Если И. Бродский свою «Речь о пролитом молоке» (1967), где нет ни слова о молоке, заканчивает вьющейся в небе ласточкой, то Ю. Мориц целое стихотворение строит на парадоксальной просьбе к ласточке дать молока («Ласточка, ласточка, дай молока», 1980), затрагивая при этом самые важные составные части человеческого «я» — тело, сердце, мысли, чувства. Сначала их надо оживить: «Дай молока четыре глотка — / Для холодного тела, / Для тяжёлого сердца, / Для тоскующей мысли, / Для убитого чувства». Потом согреть материнской любовью: «Ласточка, ласточка, матерью будь, <…> не жалей свою грудь / Для родимого тела, / Для ранимого сердца, / Для негаснущей мысли, / Для бездонного чувства». И наконец преобразить их и пробудить к истинному предназначению.
Ласточка, ласточка, дай молока,
Полные звездами дай облака,
Дай, не скупись, всей душой заступись
За голое тело,
За влюблённое сердце,
За привольные мысли,
За воскресшие чувства.
Это ласточкино молоко сродни мёртвой и живой воде из русских народных сказок и способно не только воскресить человека, но и возродить его как личность.
Как видим, в русской поэзии ласточки способствуют раскрытию внутреннего мира человека, а подчас они имеют отношение и к социальной жизни общества. Так, в жестокую эпоху всеобщего угнетения даже ласточки пребывают в «карантине» (Сара Погреб «Когда становилось мне плохо…», 1990). А Н. Берберова в «Детской песенке о птицах» (1974) показывает судьбы соловья (в клетке), жаворонка (запечён в тесте) — и гения (на лесоповале) в страшные годы сталинского тоталитаризма.
Ласточка под облаками,
Ласточка в помойной яме
(она упала туда и захлебнулась в помоях).
… Мы всё это вместе сложили
И тысячу лет прожили.
Находится место для ласточки и в жанре философской миниатюры (в том числе и в форме верлибра): «Для ласточки — / п р и з е м л е н и е — / миг печали» (А. Ольгин), «Не будем уточнять сроков предсказанных событий, ибо / сказано: «Ласточка не запоёт раньше весны» (Л. Рубинштейн) (см.: Антология русского верлибра. М., 1991).

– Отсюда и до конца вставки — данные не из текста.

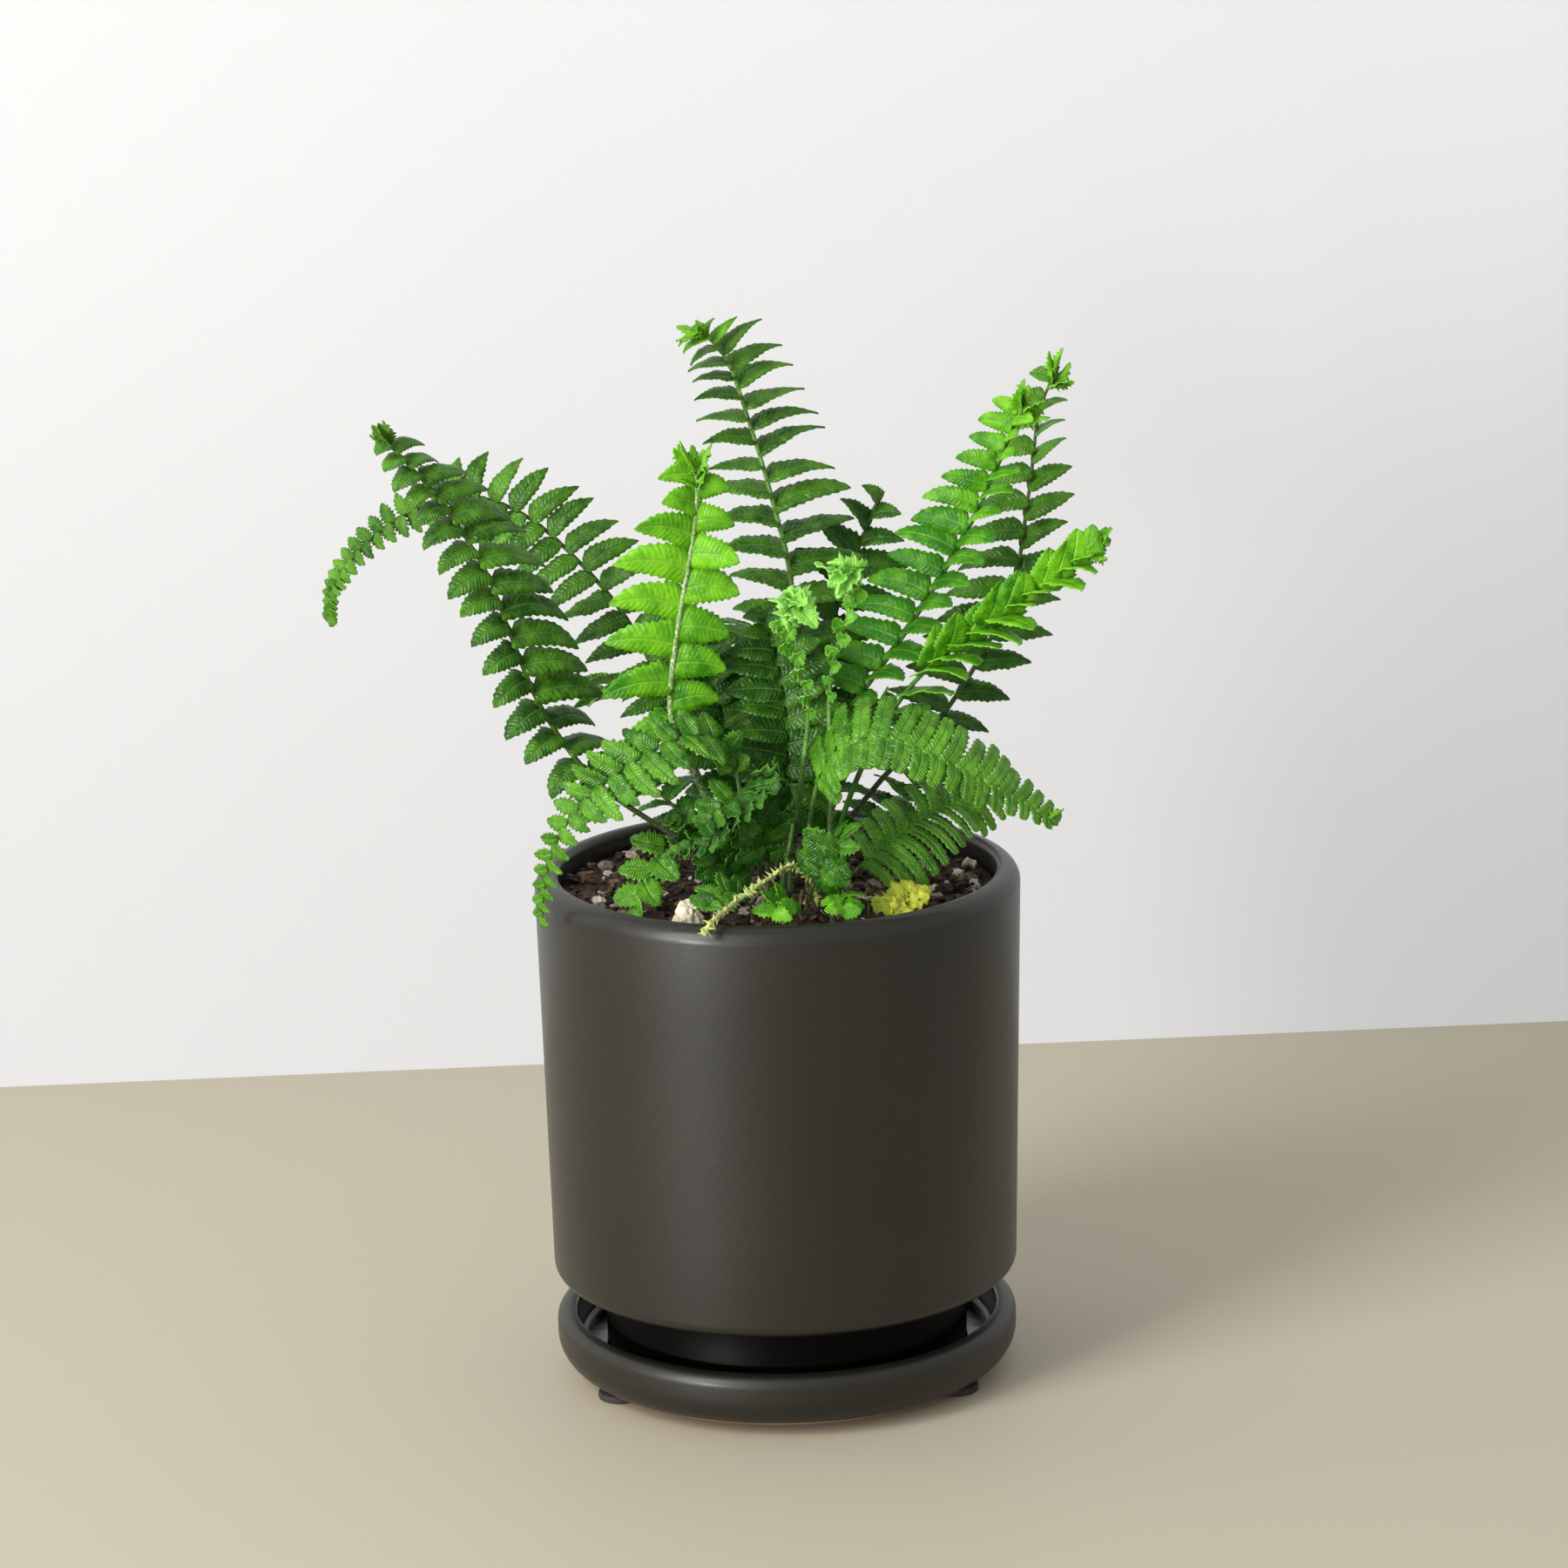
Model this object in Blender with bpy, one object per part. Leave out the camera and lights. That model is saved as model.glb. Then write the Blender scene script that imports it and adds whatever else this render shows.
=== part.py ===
"""A jester's crown fern in a matte black cylinder pot that stands on its own saucer.

Every size below is in millimetres about the pot's upright axis, with height counted from
the surface that the saucer's feet stand on. The whole model is moved as one, so that the
world origin lies under the middle of its bounding box, and it is built in metres.
"""

import math
import random
from dataclasses import dataclass

import bmesh
import bpy
from mathutils import Vector, geometry, noise
from mathutils.bvhtree import BVHTree

MM = 0.001
GAP = 0.3

# Place of the pot's axis in the model's frame
POT_AXIS = (14.1, -2.9)

# Pot
POT_SIDES = 36
RIM_HEIGHT = 124.0
RIM_RADIUS = 57.5
RIM_OUTER_ROUND = 4.0
RIM_INNER_ROUND = 1.7
WALL = 5.7
BODY_FOOT_HEIGHT = 25.2
BODY_FOOT_RADIUS = 55.7
BODY_FOOT_ROUND = 3.0
FOOT_RADIUS = 43.5
FOOT_WALL = 5.5
FLOOR_THICKNESS = 5.2
DRAIN_RADIUS = 6.0

# Saucer and its three pads
SAUCER_BASE = 2.0
SAUCER_RADIUS = 55.4
SAUCER_TOP_ROUND = 3.0
SAUCER_FOOT_ROUND = 8.0
SAUCER_ROUND_CENTRE = 12.7
SAUCER_LIP_ROUND = 1.6
SAUCER_INNER_RADIUS = 50.4
SAUCER_FLOOR = 7.0
SAUCER_INNER_ROUND = 2.0
PAD_RADIUS = 5.5
PAD_EDGE = 0.6
PAD_SIDES = 12
PAD_CIRCLE = 46.0
PAD_BEARINGS = (-150.0, -30.0, 90.0)

# Potting mix
SOIL_HEIGHT = 118.6
SOIL_CRUMBS = 110
GOLDEN_ANGLE = math.pi * (3 - math.sqrt(5))
SOIL_RELIEF = 1.2
SOIL_GRAIN = 9.0
HOLE_FOOT = 105.0
HOLE_SIDES = 6
HOLE_ROOM = 0.6
STEM_FOOT = HOLE_FOOT + GAP
STRAIGHT_TOP = 122.0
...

В известной монографии М. Эпштейна «Природа, мир, тайник вселенной…» Система пейзажных образов в русской поэзии» (М., 1990) отмечено 28 стихотворений о ласточках и перечислены имена Державина, Фета, Майкова, Мандельштама. Нам удалось обнаружить гораздо больше произведений и авторов, хотя думается, что тема этим не исчерпывается. А в статье Ирины Сурат «Три века русской поэзии. Ласточка» (Новый мир. 2006. № 11) анализируется несколько поэтических произведений о ласточках и показано, как с помощью этого образа авторы «выясняли свои отношения с вечностью» (Державин, Фет, Мандельштам, Набоков, Ходасевич, Заболоцкий). И сделаны следующие выводы: ласточка — «заветная птица в русской поэзии», «подруга поэтов, она уносит их на своих лёгких крыльях туда, откуда сама родом, — в те сферы, где живут вдохновение, любовь, вера, душа».
Хочется завершить наши «раскопки» «Последней ласточкой» (конец 70-х годов) Н. Моршена. Она ведёт исследовательский полёт, лепит воздушные замки, «и рыщет в поисках звёзды, и птичьих аэродинамик усовершенствует плоды». Автор вспоминает своих предшественников: три прожектора «скрестили огненные строчки» — Державин, Фет и Мандельштам — и убеждён, что поэзия воплощает и отражает и земное, и небесное — «молчанье звёзд и моря шум». Его ласточка «радостно и просто» летит к закату. А как человек ведёт себя на склоне лет своих? Что вызывает вздох в наш осенний час: «Жизнь? Смерть? Любовь? Быть может, Бог?» Кто знает?
Назвав своё стихотворение «Последняя ласточка», Моршен стремился развить тему, начатую Державиным и продолженную Фетом и Мандельштамом, и, может быть, даже поставить в ней точку, но вряд ли это возможно.